(TASK REQUIREMENTS)
Quote verbatim every line from the line containing "The build123d and" to the line containing "on the front.", inclusive of both, and no other line.

(THE DATA)
+++

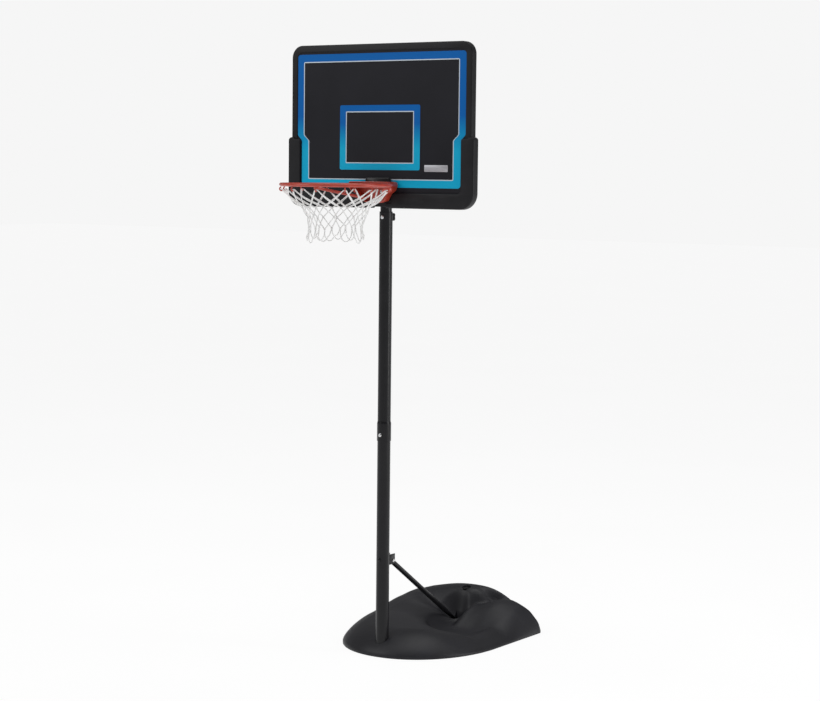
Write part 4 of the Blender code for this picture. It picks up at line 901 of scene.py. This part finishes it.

+++

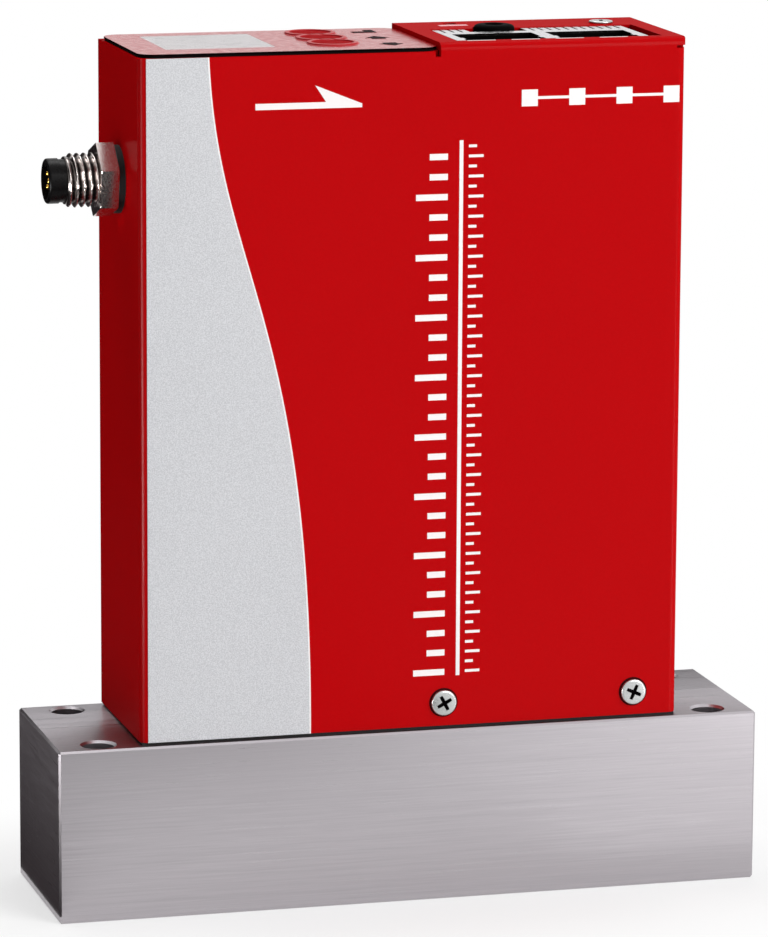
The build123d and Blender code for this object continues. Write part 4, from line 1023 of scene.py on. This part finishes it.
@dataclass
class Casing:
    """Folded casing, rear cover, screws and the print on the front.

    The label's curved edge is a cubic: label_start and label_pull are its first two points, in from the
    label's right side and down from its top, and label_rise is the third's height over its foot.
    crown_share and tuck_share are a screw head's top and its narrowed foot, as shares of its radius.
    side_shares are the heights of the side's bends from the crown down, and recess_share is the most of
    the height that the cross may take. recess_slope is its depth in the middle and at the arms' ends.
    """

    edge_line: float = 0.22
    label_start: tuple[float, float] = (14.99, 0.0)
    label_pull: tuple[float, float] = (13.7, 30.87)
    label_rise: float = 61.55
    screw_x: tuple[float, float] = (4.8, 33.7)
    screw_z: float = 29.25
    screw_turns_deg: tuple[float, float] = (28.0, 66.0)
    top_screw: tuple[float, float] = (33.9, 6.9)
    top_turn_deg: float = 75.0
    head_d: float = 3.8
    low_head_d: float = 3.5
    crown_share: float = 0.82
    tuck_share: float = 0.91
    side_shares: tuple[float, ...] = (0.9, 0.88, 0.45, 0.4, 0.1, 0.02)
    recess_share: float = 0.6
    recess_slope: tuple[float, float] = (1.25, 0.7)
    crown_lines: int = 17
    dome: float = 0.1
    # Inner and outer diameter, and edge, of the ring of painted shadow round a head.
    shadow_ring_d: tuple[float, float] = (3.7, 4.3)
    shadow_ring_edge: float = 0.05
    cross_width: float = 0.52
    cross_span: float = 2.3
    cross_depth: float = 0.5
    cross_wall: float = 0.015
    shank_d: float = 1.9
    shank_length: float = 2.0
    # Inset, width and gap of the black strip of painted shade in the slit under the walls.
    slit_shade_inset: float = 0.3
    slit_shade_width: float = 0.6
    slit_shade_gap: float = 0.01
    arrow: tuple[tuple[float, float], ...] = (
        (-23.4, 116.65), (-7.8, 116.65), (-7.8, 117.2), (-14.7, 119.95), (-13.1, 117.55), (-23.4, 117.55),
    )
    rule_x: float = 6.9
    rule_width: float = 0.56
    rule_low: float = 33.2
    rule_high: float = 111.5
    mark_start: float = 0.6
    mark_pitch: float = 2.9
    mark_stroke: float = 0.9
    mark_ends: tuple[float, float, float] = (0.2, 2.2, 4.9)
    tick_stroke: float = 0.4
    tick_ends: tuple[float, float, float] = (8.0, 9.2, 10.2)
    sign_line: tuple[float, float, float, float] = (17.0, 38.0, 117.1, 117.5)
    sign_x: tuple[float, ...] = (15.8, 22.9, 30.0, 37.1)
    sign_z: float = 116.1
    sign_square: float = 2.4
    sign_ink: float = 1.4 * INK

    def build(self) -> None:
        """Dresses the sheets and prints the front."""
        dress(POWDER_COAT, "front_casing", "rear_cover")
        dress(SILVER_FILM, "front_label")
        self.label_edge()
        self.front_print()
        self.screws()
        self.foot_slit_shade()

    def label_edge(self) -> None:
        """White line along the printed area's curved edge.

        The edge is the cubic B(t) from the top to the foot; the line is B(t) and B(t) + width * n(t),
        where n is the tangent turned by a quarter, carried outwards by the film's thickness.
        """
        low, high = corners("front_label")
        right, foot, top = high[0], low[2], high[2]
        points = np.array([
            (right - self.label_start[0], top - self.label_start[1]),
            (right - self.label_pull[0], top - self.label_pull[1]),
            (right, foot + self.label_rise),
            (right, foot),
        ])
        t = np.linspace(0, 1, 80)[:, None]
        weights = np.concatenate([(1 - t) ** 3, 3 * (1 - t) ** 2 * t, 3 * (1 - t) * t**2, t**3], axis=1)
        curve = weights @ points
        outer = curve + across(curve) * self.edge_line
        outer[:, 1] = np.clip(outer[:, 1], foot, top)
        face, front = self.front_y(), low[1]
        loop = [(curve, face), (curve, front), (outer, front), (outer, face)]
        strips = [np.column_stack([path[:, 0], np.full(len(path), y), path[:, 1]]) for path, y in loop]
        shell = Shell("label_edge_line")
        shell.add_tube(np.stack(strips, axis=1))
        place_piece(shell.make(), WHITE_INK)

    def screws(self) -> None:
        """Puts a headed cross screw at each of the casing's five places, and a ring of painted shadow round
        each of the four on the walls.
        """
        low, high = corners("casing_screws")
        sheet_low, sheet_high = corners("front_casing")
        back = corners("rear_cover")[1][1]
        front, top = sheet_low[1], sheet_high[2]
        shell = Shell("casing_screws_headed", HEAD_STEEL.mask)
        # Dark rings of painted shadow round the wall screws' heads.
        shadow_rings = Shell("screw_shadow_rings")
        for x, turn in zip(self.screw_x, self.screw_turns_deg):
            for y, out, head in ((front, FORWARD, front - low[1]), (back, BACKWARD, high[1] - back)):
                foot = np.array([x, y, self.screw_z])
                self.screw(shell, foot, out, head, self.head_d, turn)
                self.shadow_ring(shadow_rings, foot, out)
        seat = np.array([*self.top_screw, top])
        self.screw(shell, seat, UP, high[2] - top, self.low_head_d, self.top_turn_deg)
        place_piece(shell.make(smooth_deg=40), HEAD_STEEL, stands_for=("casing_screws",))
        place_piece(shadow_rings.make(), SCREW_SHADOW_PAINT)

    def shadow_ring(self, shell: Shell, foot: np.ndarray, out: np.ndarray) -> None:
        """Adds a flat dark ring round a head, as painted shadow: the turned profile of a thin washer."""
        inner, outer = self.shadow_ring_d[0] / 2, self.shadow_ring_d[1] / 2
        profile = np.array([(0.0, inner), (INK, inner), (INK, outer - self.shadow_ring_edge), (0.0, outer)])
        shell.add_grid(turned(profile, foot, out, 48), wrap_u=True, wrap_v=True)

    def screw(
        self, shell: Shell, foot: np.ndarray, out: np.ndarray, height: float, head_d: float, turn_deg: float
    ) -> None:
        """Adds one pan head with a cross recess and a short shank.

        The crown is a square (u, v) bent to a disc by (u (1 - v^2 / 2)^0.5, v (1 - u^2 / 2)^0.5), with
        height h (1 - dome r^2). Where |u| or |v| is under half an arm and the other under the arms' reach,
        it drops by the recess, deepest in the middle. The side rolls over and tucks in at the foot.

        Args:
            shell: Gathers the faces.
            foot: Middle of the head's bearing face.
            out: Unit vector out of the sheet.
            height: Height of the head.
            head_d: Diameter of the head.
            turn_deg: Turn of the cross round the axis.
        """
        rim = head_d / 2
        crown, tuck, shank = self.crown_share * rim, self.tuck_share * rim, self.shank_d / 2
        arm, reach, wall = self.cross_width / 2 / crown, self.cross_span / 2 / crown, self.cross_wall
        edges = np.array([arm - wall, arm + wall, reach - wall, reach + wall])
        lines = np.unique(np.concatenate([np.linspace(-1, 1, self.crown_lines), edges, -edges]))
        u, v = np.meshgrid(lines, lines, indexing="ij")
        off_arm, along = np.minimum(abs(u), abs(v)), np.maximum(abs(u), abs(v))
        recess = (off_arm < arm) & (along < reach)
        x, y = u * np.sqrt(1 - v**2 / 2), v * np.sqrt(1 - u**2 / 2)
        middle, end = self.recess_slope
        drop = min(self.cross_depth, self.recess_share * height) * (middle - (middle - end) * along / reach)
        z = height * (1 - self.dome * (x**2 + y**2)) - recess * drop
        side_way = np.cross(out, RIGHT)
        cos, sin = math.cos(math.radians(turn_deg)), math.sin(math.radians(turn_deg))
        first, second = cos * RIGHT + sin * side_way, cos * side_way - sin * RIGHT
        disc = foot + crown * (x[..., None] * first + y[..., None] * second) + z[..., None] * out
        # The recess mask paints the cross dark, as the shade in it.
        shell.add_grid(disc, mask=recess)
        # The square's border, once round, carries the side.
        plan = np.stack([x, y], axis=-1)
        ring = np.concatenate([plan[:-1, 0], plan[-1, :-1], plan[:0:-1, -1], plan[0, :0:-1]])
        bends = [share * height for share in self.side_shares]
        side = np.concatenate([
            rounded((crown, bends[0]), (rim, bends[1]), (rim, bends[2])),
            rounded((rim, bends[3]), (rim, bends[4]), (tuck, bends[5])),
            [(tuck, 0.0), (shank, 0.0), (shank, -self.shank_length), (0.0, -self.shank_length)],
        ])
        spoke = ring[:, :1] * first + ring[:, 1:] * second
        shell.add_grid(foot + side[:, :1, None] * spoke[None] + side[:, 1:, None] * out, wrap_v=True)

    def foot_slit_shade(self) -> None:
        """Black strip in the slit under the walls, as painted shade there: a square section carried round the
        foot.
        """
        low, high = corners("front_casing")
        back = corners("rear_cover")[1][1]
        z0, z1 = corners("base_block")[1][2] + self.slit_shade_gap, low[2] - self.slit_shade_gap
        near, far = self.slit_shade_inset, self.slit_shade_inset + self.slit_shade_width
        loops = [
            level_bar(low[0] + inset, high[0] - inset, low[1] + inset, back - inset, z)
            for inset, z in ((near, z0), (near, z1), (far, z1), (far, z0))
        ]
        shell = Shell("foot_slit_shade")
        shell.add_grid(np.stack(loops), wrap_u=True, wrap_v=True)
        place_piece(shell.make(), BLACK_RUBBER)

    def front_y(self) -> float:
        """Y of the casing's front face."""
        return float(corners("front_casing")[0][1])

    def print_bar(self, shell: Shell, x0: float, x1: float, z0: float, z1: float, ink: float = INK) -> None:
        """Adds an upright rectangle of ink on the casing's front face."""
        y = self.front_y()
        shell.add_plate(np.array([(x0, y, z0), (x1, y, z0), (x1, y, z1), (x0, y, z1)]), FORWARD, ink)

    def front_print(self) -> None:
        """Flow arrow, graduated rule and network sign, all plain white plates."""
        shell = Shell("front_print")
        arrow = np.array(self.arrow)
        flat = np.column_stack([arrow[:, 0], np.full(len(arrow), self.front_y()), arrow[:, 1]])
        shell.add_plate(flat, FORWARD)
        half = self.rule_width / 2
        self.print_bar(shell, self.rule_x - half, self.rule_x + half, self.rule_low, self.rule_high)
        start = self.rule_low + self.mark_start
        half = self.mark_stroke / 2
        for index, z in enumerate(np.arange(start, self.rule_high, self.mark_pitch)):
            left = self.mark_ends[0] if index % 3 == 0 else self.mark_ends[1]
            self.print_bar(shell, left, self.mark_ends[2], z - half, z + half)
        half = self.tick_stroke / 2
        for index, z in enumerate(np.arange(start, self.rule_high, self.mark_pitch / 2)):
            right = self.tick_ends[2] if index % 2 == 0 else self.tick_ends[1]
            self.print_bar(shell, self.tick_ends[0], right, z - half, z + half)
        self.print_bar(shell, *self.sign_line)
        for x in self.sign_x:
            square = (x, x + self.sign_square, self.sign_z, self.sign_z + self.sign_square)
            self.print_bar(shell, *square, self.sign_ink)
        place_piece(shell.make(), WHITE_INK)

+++

(WRITTEN RESPONSE)
The build123d and Blender code for this object continues. Write part 4, from line 1023 of scene.py on. This part finishes it.
@dataclass
class Casing:
    """Folded casing, rear cover, screws and the print on the front.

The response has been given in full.